### WHAT YOU HAVE TO DO
Below is a listing; copy all of it exactly.
== DATA PROVIDED ==
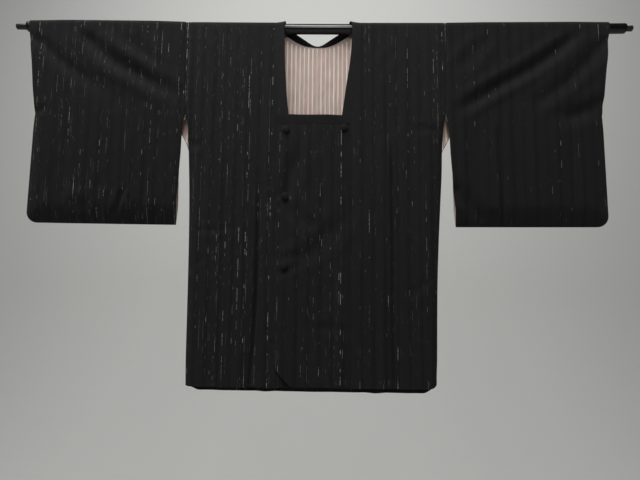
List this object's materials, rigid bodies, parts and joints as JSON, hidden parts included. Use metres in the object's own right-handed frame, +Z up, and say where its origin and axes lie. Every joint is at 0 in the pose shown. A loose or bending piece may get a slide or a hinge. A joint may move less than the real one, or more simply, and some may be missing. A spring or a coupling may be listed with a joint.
{
  "type": "michiyuki coat on a hanging rod",
  "caption": "Lined square-necked kimono overcoat, black with slub stripes, hung flat on a telescopic rod through its sleeves.",
  "frame": {"origin": "on the rod's axis, above the middle of the coat", "axes": "+X along the rod to the wearer's left, +Y from the coat's front to its back, +Z up"},
  "size_m": [1.422, 0.0481, 0.836],
  "materials": {
    "cloth": "matt black weave with darker stripes and broken pale slub threads",
    "lining": "smooth pale pink lining with lengthwise beige stripes",
    "button": "covered with the coat's black cloth",
    "rod": "dark gloss enamel"
  },
  "bodies": {
    "root": {"body_right": "cloth", "body_left": "cloth", "overlap_right": "cloth", "overlap_left": "cloth", "collar_band": "cloth", "collar_front_right": "cloth", "collar_front_left": "cloth", "sleeve_right": "cloth", "sleeve_left": "cloth", "lining_back_right": "lining", "lining_back_left": "lining", "button_neck_right": "button", "button_neck_left": "button", "button_middle": "button", "button_lower": "button", "rod_tube": "rod", "rod_cap_right": "rod", "rod_pin_right": "rod", "rod_pin_left": "rod"}
  },
  "joints": []
}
===
### FINAL RESULT
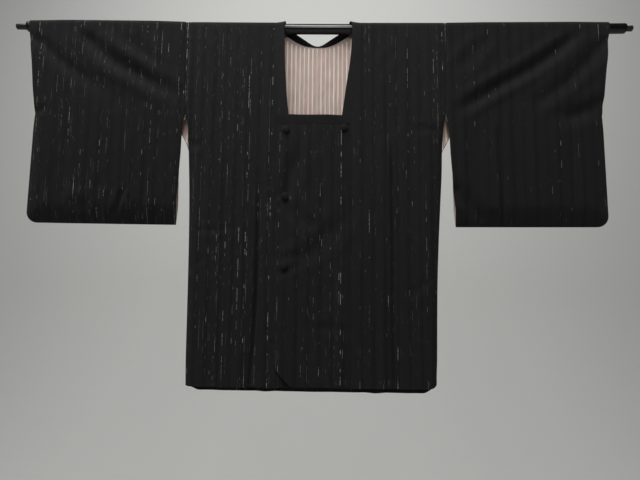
List this object's materials, rigid bodies, parts and joints as JSON, hidden parts included. Use metres in the object's own right-handed frame, +Z up, and say where its origin and axes lie. Every joint is at 0 in the pose shown. A loose or bending piece may get a slide or a hinge. A joint may move less than the real one, or more simply, and some may be missing. A spring or a coupling may be listed with a joint.
{
  "type": "michiyuki coat on a hanging rod",
  "caption": "Lined square-necked kimono overcoat, black with slub stripes, hung flat on a telescopic rod through its sleeves.",
  "frame": {"origin": "on the rod's axis, above the middle of the coat", "axes": "+X along the rod to the wearer's left, +Y from the coat's front to its back, +Z up"},
  "size_m": [1.422, 0.0481, 0.836],
  "materials": {
    "cloth": "matt black weave with darker stripes and broken pale slub threads",
    "lining": "smooth pale pink lining with lengthwise beige stripes",
    "button": "covered with the coat's black cloth",
    "rod": "dark gloss enamel"
  },
  "bodies": {
    "root": {"body_right": "cloth", "body_left": "cloth", "overlap_right": "cloth", "overlap_left": "cloth", "collar_band": "cloth", "collar_front_right": "cloth", "collar_front_left": "cloth", "sleeve_right": "cloth", "sleeve_left": "cloth", "lining_back_right": "lining", "lining_back_left": "lining", "button_neck_right": "button", "button_neck_left": "button", "button_middle": "button", "button_lower": "button", "rod_tube": "rod", "rod_cap_right": "rod", "rod_pin_right": "rod", "rod_pin_left": "rod"}
  },
  "joints": []
}